# How much to feed?



## jmc0319 (Sep 16, 2012)

I have 6 hens at about 16 weeks old. I am feeding them pellets and think I may be under feeding them. How much should I feed them per chicken per day ?


----------



## Itsacutefuzzball (Mar 16, 2013)

I feed two cups in the morning and two cups in the evening. Chickens are perfectly fine!


----------



## Bee (Jun 20, 2013)

What makes you think you are underfeeding?


----------



## sajana (Jul 29, 2013)

*interaction forum*

Easy to interact in the world easily. If have capacity to discuss with every chicken.


----------



## jmc0319 (Sep 16, 2012)

Fuzzball - thanks. Is that per chicken or for how many chickens?

Bee - just from what I've been reading really. 

Sanjana - I have no idea what you are trying to say but ease DO NOT try to explain further.


----------



## Apyl (Jun 20, 2012)

I feed about 4 - 6 cups of feed in the morning to approx. 35ish bird (lol haven't counted recently). I free range all day for the rest of their food. I give kitchen scraps thru out the day.


----------



## Bee (Jun 20, 2013)

jmc0319 said:


> Fuzzball - thanks.
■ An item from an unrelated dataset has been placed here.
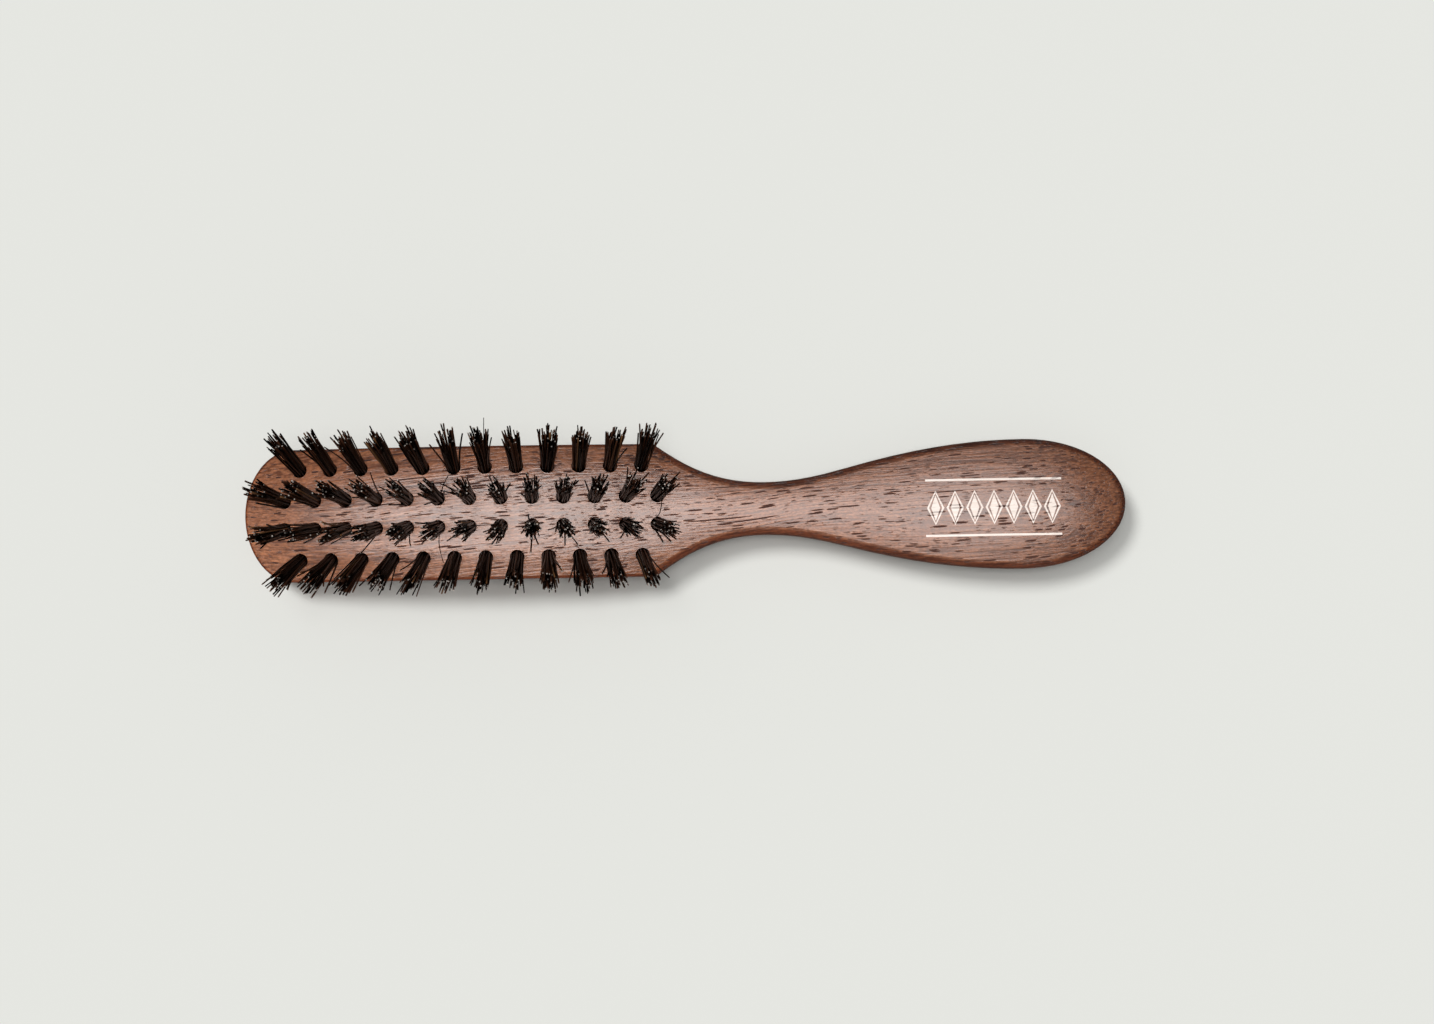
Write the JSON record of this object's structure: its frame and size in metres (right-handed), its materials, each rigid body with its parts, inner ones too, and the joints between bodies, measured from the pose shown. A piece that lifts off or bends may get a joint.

Is that per chicken or for how many chickens?
> 
> Bee - just from what I've been reading really.
> 
> Sanjana - I have no idea what you are trying to say but ease DO NOT try to explain further.


LOLOL...agreed!

I'd say, if you look at your birds and they are in good body condition, you cannot easily see the keel bone or feel it when you pick up the adult birds, they are active and bright of eye and feather, you are feeding adequate amounts.

Each flock and breed require different amounts of feed, so it is hard to judge or tell another how much food to place out for their birds.

My rule of thumb is to put out what they can clean up pretty well in 15-30 min. with a little left over for snacking later...but not too much or the rodents will avail themselves of it.

I've never measured food in all the years I've had chickens...we just use the same reasoning one would use with feeding kids. If they clean it up to quickly and scrape the plate, feed a little more. If they leave a lot on their plates, feed less. If they look healthy and in reasonable body weight, the amounts are correct.


----------



## jmc0319 (Sep 16, 2012)

They seem healthy to me but you would know better. Here is a picture


----------



## Bee (Jun 20, 2013)

They look good to me but the real test is usually in picking them up and palpating their body. They look to be young, immature birds so it's difficult to gauge body condition on them because their breasts have not filled out yet. 

For now, I'd just feed as described above and watch. 

A slim, active bird will outlay a fat bird all week long and twice on Sundays...an overly fat bird will develop ovulation issues and have difficulty having eggs past the fat deposits around her oviduct. 

As time goes along you'll be able to see the difference between a bird with good body conditioning and one that hasn't got it, but at the age your birds are in, that is difficult...they are all leggy and lean at that age.


----------



## jmc0319 (Sep 16, 2012)

Excellent feedback thank you very much!!


----------



## Itsacutefuzzball (Mar 16, 2013)

jmc0319 said:


> Fuzzball - thanks. Is that per chicken or for how many chickens?
> 
> Bee - just from what I've been reading really.
> 
> Sanjana - I have no idea what you are trying to say but ease DO NOT try to explain further.


It works for my 6 chickens.


----------



## jmc0319 (Sep 16, 2012)

Thank you very much


----------



## TheLazyL (Jun 20, 2012)

jmc0319 said:


> I have 6 hens at about 16 weeks old. I am feeding them pellets and think I may be under feeding them. How much should I feed them per chicken per day ?


All they can eat.

I have a feeder that I usually fill twice a week.

If they pecked out a bunch of feed onto the ground, then I don't refill the feeder until they have it all pecked up.


----------



## jmc0319 (Sep 16, 2012)

Thanks but now I have a plethora of choices to pick from. More confused now than before.


----------



## Bee (Jun 20, 2013)

jmc0319 said:


> Thanks but now I have a plethora of choices to pick from. More confused now than before.


 That's how it is on a public forum...you will get plenty of advice from which to choose. Then it's back in your lap as to what sounds reasonable and prudent...to you.

No worries...you'll work it all out. Chickens are easy at the bottom of things.


----------



## jmc0319 (Sep 16, 2012)

Oh yes understood. No complaints here at all. I thank each of you for your valuable feedback. Please keep it coming as I am sure I will have many more questions while I undertake this new endeavor


----------